--- begin ---
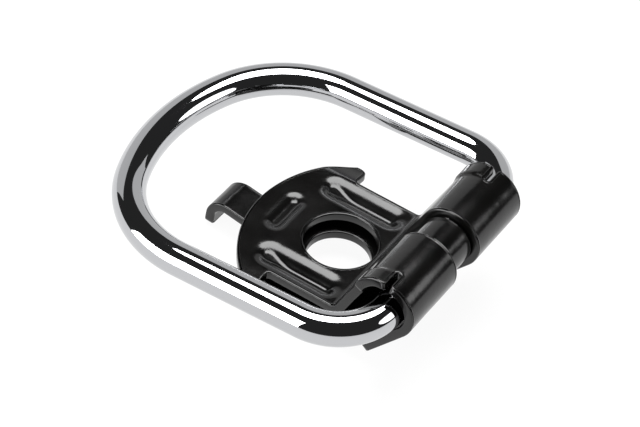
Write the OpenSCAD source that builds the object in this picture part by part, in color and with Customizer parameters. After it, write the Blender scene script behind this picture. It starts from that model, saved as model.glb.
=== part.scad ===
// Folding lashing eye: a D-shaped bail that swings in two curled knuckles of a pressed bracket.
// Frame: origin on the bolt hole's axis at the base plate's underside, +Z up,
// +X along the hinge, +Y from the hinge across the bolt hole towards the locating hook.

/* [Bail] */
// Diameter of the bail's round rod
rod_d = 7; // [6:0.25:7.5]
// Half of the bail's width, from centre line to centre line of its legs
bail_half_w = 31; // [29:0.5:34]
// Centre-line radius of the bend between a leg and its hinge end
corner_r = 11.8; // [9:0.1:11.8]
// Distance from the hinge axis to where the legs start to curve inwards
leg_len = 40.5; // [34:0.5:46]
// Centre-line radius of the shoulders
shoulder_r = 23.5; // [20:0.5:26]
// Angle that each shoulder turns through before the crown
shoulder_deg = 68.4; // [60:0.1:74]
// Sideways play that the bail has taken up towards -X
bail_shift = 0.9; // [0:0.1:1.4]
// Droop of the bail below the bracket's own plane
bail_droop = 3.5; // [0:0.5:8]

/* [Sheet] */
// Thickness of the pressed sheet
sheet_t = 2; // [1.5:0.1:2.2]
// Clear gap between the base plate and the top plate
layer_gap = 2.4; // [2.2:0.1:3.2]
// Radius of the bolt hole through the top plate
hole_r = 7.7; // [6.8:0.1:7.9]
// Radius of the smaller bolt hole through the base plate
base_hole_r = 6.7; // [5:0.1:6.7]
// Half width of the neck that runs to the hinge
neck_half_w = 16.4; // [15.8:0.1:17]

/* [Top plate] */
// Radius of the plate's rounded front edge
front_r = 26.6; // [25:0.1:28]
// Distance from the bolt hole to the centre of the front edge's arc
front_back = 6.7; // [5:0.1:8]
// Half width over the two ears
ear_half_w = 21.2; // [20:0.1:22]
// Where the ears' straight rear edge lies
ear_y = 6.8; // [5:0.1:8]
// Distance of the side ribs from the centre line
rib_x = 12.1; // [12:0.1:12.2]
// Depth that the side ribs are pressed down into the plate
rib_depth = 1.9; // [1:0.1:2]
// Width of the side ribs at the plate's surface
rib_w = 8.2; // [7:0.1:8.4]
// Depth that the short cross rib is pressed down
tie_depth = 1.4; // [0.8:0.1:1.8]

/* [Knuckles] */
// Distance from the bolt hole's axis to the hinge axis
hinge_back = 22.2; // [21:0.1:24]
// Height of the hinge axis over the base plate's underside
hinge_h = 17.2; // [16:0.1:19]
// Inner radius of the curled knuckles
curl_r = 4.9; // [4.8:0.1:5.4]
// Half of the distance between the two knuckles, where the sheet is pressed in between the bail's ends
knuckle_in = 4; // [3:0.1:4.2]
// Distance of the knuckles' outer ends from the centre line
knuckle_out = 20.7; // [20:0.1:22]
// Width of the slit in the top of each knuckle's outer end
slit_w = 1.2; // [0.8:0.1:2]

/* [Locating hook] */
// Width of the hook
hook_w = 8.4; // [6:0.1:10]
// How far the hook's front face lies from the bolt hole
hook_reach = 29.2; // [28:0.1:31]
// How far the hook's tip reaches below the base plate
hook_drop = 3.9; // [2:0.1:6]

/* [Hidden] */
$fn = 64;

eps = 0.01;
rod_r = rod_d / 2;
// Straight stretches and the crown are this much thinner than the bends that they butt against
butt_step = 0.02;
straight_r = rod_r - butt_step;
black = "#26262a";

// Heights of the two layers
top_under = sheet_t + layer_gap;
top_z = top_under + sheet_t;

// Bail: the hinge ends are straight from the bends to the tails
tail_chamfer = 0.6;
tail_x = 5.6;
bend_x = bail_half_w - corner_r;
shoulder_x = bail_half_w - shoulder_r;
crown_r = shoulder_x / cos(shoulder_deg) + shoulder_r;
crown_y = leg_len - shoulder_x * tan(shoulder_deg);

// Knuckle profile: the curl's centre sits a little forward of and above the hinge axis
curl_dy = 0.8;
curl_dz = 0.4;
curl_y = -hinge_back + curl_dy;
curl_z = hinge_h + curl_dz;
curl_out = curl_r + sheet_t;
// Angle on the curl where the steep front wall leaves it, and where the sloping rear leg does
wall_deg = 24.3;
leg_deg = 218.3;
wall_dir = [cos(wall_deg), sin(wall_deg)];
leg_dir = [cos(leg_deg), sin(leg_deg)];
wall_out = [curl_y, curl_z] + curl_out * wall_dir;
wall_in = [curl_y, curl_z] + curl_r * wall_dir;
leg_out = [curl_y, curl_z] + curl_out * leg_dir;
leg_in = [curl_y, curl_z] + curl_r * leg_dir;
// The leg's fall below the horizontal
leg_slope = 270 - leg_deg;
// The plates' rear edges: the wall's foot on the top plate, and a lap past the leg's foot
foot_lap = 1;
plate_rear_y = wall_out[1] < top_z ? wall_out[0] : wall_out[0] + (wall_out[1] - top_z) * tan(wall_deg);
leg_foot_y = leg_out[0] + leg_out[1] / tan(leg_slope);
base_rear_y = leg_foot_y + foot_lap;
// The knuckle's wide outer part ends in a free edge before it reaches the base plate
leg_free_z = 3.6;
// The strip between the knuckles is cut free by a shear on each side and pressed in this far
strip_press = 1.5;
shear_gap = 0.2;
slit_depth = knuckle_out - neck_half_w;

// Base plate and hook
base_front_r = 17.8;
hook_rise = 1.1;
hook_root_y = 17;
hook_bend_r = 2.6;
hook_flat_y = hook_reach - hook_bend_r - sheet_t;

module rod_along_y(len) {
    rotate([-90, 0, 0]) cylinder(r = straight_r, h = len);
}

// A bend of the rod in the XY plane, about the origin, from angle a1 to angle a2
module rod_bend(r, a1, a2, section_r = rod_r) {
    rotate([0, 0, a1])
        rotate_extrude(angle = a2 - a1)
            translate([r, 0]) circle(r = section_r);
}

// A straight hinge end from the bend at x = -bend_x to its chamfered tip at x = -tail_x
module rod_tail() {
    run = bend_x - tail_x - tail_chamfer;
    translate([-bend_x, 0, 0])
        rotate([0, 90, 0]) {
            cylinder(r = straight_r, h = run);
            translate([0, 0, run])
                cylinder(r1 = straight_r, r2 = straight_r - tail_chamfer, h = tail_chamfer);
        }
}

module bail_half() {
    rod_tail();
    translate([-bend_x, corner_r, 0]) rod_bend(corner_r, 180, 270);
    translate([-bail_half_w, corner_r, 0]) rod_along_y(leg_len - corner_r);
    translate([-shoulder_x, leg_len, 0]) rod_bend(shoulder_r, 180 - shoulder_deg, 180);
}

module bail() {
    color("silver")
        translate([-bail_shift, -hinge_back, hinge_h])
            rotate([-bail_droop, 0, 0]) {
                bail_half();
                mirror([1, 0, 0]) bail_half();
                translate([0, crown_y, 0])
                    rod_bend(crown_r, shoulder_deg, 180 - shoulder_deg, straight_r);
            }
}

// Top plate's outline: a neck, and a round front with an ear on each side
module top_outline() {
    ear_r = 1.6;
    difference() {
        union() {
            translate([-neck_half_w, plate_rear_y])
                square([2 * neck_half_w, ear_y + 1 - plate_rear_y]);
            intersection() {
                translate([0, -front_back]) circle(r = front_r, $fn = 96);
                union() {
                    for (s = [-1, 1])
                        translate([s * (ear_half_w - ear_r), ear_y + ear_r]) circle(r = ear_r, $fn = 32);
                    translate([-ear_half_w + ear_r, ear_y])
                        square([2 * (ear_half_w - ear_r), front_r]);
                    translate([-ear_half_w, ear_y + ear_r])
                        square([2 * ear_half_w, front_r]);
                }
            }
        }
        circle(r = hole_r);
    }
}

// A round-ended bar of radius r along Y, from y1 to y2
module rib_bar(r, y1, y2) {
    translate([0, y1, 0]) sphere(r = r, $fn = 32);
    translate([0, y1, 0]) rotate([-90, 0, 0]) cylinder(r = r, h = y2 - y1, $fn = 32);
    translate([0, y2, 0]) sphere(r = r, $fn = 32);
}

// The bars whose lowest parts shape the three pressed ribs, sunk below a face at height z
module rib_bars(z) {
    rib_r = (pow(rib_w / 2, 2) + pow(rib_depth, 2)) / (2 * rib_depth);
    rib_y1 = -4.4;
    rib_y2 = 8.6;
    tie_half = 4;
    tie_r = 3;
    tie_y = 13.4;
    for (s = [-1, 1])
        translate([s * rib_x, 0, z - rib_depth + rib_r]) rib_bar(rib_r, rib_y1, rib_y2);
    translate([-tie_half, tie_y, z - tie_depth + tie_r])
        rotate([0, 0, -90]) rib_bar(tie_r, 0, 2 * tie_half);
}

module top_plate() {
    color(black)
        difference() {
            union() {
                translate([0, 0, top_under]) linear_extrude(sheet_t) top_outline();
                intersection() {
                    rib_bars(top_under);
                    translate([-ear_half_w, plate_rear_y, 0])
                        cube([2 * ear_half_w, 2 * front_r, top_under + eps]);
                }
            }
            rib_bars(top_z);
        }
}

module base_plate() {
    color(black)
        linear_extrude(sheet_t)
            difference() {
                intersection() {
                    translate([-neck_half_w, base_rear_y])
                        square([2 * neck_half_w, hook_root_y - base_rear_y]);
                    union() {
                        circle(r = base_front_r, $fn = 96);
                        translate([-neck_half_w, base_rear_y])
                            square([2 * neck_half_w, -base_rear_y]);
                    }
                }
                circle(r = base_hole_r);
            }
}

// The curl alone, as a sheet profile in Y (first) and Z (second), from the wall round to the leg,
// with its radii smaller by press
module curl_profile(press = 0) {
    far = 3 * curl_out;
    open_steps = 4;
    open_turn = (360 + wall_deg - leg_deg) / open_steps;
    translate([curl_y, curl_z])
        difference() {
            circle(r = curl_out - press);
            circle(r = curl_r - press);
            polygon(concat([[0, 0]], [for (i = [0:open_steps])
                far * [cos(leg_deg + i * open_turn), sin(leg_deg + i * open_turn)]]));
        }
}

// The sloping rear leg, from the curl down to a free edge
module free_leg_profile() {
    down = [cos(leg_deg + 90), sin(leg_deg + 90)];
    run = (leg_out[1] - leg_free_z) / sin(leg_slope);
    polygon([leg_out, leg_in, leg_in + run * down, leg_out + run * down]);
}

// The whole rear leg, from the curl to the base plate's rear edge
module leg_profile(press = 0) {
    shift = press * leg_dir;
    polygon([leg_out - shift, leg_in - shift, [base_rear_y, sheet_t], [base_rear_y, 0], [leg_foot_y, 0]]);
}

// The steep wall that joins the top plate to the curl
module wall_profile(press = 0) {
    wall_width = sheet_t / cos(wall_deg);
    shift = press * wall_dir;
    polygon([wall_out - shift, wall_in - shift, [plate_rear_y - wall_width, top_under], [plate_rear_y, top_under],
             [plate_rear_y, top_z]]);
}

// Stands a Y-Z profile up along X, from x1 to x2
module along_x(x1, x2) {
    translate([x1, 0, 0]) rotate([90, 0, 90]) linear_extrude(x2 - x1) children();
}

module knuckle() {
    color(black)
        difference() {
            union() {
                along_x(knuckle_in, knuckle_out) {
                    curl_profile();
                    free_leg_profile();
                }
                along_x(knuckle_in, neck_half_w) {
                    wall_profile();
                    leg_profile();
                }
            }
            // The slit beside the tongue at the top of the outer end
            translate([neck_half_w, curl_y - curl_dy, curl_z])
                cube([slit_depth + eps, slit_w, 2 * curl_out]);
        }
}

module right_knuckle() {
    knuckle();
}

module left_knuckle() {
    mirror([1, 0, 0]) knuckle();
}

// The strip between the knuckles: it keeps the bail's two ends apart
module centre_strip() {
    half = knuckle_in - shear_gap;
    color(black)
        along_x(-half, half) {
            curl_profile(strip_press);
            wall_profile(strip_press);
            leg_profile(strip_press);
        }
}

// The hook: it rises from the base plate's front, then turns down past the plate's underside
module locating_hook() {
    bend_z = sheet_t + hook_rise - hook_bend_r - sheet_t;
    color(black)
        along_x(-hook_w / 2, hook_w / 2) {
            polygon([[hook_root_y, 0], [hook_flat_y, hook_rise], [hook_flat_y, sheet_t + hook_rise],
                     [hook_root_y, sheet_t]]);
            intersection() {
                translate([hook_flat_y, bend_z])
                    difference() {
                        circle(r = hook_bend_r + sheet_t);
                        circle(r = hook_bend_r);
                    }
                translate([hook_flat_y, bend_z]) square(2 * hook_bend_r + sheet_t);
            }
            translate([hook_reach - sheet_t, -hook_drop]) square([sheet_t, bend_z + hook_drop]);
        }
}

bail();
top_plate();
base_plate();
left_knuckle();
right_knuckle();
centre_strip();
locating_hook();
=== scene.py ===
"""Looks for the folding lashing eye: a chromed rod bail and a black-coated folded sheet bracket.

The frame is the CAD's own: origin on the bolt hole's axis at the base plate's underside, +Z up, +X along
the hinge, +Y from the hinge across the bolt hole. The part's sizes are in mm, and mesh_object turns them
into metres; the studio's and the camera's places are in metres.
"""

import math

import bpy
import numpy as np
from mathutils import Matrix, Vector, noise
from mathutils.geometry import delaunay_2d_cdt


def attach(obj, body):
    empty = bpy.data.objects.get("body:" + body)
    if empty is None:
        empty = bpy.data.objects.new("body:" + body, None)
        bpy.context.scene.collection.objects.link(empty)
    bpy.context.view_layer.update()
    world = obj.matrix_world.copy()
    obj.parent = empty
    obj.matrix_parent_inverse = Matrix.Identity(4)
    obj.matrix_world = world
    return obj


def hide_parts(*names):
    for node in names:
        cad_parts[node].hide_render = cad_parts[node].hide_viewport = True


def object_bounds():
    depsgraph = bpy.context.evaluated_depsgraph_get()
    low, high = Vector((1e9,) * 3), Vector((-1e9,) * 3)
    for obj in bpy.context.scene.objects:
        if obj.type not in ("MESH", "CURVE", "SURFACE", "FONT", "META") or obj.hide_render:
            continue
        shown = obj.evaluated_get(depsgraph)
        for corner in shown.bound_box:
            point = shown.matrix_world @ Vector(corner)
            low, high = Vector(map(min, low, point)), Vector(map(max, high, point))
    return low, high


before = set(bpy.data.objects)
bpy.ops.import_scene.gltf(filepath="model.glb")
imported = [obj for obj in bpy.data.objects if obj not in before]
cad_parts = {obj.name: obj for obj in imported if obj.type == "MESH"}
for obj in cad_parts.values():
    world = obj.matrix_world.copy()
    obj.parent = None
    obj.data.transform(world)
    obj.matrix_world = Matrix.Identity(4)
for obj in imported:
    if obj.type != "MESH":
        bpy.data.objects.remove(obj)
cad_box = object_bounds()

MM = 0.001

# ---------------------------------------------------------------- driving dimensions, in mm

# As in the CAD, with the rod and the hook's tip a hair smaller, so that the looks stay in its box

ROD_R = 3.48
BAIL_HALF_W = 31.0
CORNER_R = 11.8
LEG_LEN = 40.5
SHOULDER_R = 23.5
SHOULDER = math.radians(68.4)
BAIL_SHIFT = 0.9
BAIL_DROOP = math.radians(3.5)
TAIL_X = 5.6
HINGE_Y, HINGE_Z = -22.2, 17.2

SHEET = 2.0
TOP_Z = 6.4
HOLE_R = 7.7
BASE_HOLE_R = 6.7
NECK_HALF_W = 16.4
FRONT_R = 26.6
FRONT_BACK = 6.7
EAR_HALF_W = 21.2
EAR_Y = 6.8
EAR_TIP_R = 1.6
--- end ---
• Work to do
Extract exactly and only the span of lines that begins at the line containing "the plate's underside" and ends at the line containing "for node in".

• Response to this exercise
// The hook: it rises from the base plate's front, then turns down past the plate's underside
module locating_hook() {
    bend_z = sheet_t + hook_rise - hook_bend_r - sheet_t;
    color(black)
        along_x(-hook_w / 2, hook_w / 2) {
            polygon([[hook_root_y, 0], [hook_flat_y, hook_rise], [hook_flat_y, sheet_t + hook_rise],
                     [hook_root_y, sheet_t]]);
            intersection() {
                translate([hook_flat_y, bend_z])
                    difference() {
                        circle(r = hook_bend_r + sheet_t);
                        circle(r = hook_bend_r);
                    }
                translate([hook_flat_y, bend_z]) square(2 * hook_bend_r + sheet_t);
            }
            translate([hook_reach - sheet_t, -hook_drop]) square([sheet_t, bend_z + hook_drop]);
        }
}

bail();
top_plate();
base_plate();
left_knuckle();
right_knuckle();
centre_strip();
locating_hook();
=== scene.py ===
"""Looks for the folding lashing eye: a chromed rod bail and a black-coated folded sheet bracket.

The frame is the CAD's own: origin on the bolt hole's axis at the base plate's underside, +Z up, +X along
the hinge, +Y from the hinge across the bolt hole. The part's sizes are in mm, and mesh_object turns them
into metres; the studio's and the camera's places are in metres.
"""

import math

import bpy
import numpy as np
from mathutils import Matrix, Vector, noise
from mathutils.geometry import delaunay_2d_cdt


def attach(obj, body):
    empty = bpy.data.objects.get("body:" + body)
    if empty is None:
        empty = bpy.data.objects.new("body:" + body, None)
        bpy.context.scene.collection.objects.link(empty)
    bpy.context.view_layer.update()
    world = obj.matrix_world.copy()
    obj.parent = empty
    obj.matrix_parent_inverse = Matrix.Identity(4)
    obj.matrix_world = world
    return obj


def hide_parts(*names):
    for node in names:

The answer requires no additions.